Using a random number generator to decide what game you’re going to write about each Wednesday can lead to some interesting results. In a lot of cases, you end up with games that not a lot of people have even heard of. But there’s just as much of a chance that you end up with a game that’s considered an absolute classic. This week, it gave me the Nintendo 64 RPG, Paper Mario.
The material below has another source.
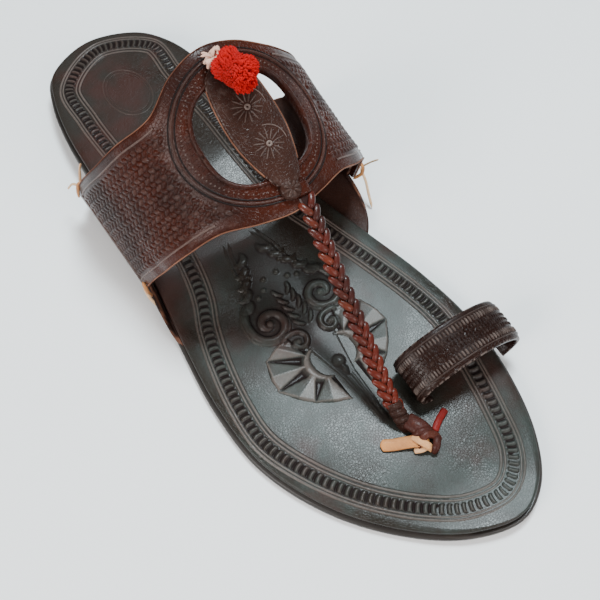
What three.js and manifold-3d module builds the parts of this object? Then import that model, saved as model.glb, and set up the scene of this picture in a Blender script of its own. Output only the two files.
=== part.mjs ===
// Kolhapuri sandal, right shoe. Millimetres, +Z up, toe towards +Y, outer (lateral) side towards +X.
// The origin is on the ground at the middle of the shoe's box.
import * as THREE from 'three';
import Module from 'manifold-3d';

// Sizes of the shoe.
const LENGTH = 270;
const BALL_WIDTH = 98.5;
const INSTEP_HEIGHT = 85.5;
const LIFT_HEIGHT = 7;
const TOE_SPRING = 2;

// Leather thicknesses and fits.
const OUTSOLE_THICK = 3;
const INSOLE_THICK = 2.5;
const INSOLE_INSET = 1.6;
const FLAP_THICK = 1.5;
const BAND_WALL = 2;
const GAP = 0.3;

// Sole plan: share of the length from heel to toe, and the width on each side as a share of the ball width.
const SOLE_PLAN = [
  { at: 0.03, medial: 0.183, lateral: 0.261 },
  { at: 0.08, medial: 0.283, lateral: 0.330 },
  { at: 0.15, medial: 0.331, lateral: 0.373 },
  { at: 0.25, medial: 0.337, lateral: 0.397 },
  { at: 0.35, medial: 0.330, lateral: 0.417 },
  { at: 0.45, medial: 0.350, lateral: 0.447 },
  { at: 0.55, medial: 0.406, lateral: 0.492 },
  { at: 0.65, medial: 0.463, lateral: 0.526 },
  { at: 0.75, medial: 0.486, lateral: 0.514 },
  { at: 0.85, medial: 0.448, lateral: 0.406 },
  { at: 0.93, medial: 0.366, lateral: 0.236 },
  { at: 0.98, medial: 0.255, lateral: 0.060 },
];
const HEEL_TIP_SIDE = 0.04;
const TOE_TIP_SIDE = -0.12;

// Waist of the sole: it leaves the heel lift and reaches the ground.
const LIFT_END = 0.27;
const WAIST_START = 0.30;
const WAIST_END = 0.47;
const SPRING_START = 0.91;

// Instep band: arch half width, its side shift, its slope from rear to front, and the height of its foot.
const ARCH_HALF = 47.5;
const ARCH_SIDE = -2;
const ARCH_SLOPE = 0.54;
const ARCH_MIDDLE = 0.374;
const BAND_FOOT = 3;
// Rear and front edge of the band as shares of the length, by angle round the arch (0 inner foot, 180 outer foot).
const BAND_EDGES = [
  { angle: 0, rear: 0.292, front: 0.470 },
  { angle: 15, rear: 0.330, front: 0.487 },
  { angle: 45, rear: 0.370, front: 0.530 },
  { angle: 60, rear: 0.375, front: 0.541 },
  { angle: 75, rear: 0.369, front: 0.556 },
  { angle: 90, rear: 0.366, front: 0.564 },
  { angle: 105, rear: 0.373, front: 0.553 },
  { angle: 120, rear: 0.385, front: 0.532 },
  { angle: 138, rear: 0.363, front: 0.514 },
  { angle: 155, rear: 0.333, front: 0.492 },
  { angle: 180, rear: 0.266, front: 0.448 },
];
const BAND_STEPS = 8;
const ARCH_STEPS = 36;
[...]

I had played Paper Mario previously, but I’ve never finished it. I definitely enjoyed my time with it, but it never stuck with me, unlike Super Mario RPG: Legend of the Seven Stars. I’m not really sure what it was that caused me to bounce off it after a few hours back in the day. Was it the 2D visuals? I doubt it, since that was kind of the whole gimmick, so I knew what I was getting before playing. Was it the more simple nature of the game when compared to other RPGs? Possibly, but Mario RPG wasn’t exactly complicated either. Whatever the case, it didn’t hold true today. Usually I play about half an hour to 45 minutes of a game before I write one of these posts. Today, I played for an hour and a half and I’m probably going to play more tonight.
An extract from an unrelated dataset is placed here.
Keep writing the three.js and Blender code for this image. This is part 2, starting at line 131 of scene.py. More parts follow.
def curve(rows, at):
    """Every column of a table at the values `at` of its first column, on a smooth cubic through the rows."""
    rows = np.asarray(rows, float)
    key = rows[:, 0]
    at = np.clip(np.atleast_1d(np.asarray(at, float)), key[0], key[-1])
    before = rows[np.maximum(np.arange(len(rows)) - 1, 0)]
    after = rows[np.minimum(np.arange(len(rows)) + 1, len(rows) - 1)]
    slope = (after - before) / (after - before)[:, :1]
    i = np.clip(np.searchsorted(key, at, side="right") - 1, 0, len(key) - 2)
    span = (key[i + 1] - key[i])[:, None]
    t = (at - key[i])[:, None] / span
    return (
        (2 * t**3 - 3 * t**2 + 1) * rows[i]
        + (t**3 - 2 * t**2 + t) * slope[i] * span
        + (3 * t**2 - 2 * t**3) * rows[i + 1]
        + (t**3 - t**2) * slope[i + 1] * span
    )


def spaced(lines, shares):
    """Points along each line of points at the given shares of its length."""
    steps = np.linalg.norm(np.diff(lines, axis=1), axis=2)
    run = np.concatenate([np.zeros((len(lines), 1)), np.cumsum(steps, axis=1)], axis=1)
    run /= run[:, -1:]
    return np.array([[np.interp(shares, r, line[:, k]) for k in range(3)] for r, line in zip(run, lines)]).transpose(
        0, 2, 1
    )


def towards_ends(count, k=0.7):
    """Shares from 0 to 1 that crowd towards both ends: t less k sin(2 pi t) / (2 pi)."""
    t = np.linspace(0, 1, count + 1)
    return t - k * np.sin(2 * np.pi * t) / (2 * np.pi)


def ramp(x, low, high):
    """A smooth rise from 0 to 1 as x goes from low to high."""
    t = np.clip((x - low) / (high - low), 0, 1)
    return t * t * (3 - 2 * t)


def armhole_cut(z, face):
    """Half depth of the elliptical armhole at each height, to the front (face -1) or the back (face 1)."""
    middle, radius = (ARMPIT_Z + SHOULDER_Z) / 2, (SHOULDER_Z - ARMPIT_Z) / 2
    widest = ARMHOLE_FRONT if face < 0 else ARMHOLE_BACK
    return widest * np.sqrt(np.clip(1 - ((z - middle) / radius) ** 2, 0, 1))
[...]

The game opens with Luigi getting the mail. There’s a letter from Princess Peach inviting him and Mario to the castle for a party. A lot of people from different villages from around the Mushroom Kingdom will also be attending. Mario and Luigi hop into a warp pipe that’s right outside their house and end up at Peach’s castle.
Luigi decides to just kind of hang out and mingle for a while, but suggests that Mario should go meet up with Peach. Before doing so, I decide to explore the castle a little bit. The opening room is almost identical to the layout of the castle in Super Mario 64, but the doors lead to different rooms. For example, the door that previously led to the basement now leads to a kitchen. There’s a ton of NPCs to talk to. Most of them are Toads, but there’s also a few penguins and a couple koopas. It’s pretty interesting to see koopas hanging out at the castle, as they’re pretty much always portrayed as villains in the Mario series.
Eventually, I make my way to the top of some stairs where Princess Peach is. She’s gotten tired from greeting all her guests and needed to step away for a bit. She invites Mario to join her on the balcony, when suddenly the ground starts shaking. Bowser’s castle emerges from underground with Peach’s on top, and flies into the sky. I’m not really sure how he managed to get his castle underground, but whatever. Bowser bursts through the window and proclaims that he has the Star Rod, which makes him invincible. Mario tries to fight him anyway, but is quickly defeated and thrown out of the castle.
I played through the entire prologue of the game, but I’m not going to bog down this post with just a plot recap of what’s happening. It’s a cute story though, with a lot of clever dialogue and charming characters. It’s easy to see why people hold this game in such high regard, and again, makes the fact that I never stuck with it even more confusing.
One of the things that has always set the Mario RPGs apart from other games in the genre is the inclusion of platforming elements. Mario can jump, just like he can in his main series, and can access places he wouldn’t normally be able to. He can also hit floating blocks above his head or use a hammer he’s given early on to hit blocks on the ground. This can also be used to earn a first strike when entering combat. If you see an enemy on the field, either jump on him or hit him with your hammer and you’ll get a free hit when the battle starts.
Battles are pretty simplistic, especially early on. Mario can choose between jumping attacks or hammer attacks. It doesn’t seem to matter for most enemies, however some will require you to use a specific type of attack. A flying enemy can’t be hit by the hammer, and an enemy with a spike on his head can’t be jumped on. I was initially pretty put off by the combat due to the lack of timed button presses to deal more damage or block attacks, a staple of Mario RPGs. However, about an hour into playing, Mario is given the Lucky Star which unlocks that ability.
One thing that Paper Mario added that would stick with all future Mario RPGs is the concept of badges. Badges add different abilities when equipped, however they each cost a certain amount of badge points, and at the start of the game Mario only has three points. The first badge you’re given adds a special jumping move that deals more damage but costs Flower Points, this game’s equivalent to they typical RPG magic point system. As you get more badges you can equip and unequip them to customize your Mario to your liking.
The first hour and half of Paper Mario is great fun. It has wonderful writing, interesting characters, and a cool graphical theme. The combat is a little simple, but that’s okay. Sometimes it’s nice to just relax and enjoy something that doesn’t force you to think too much. Now, if you’ll excuse me, I think I might go play some more.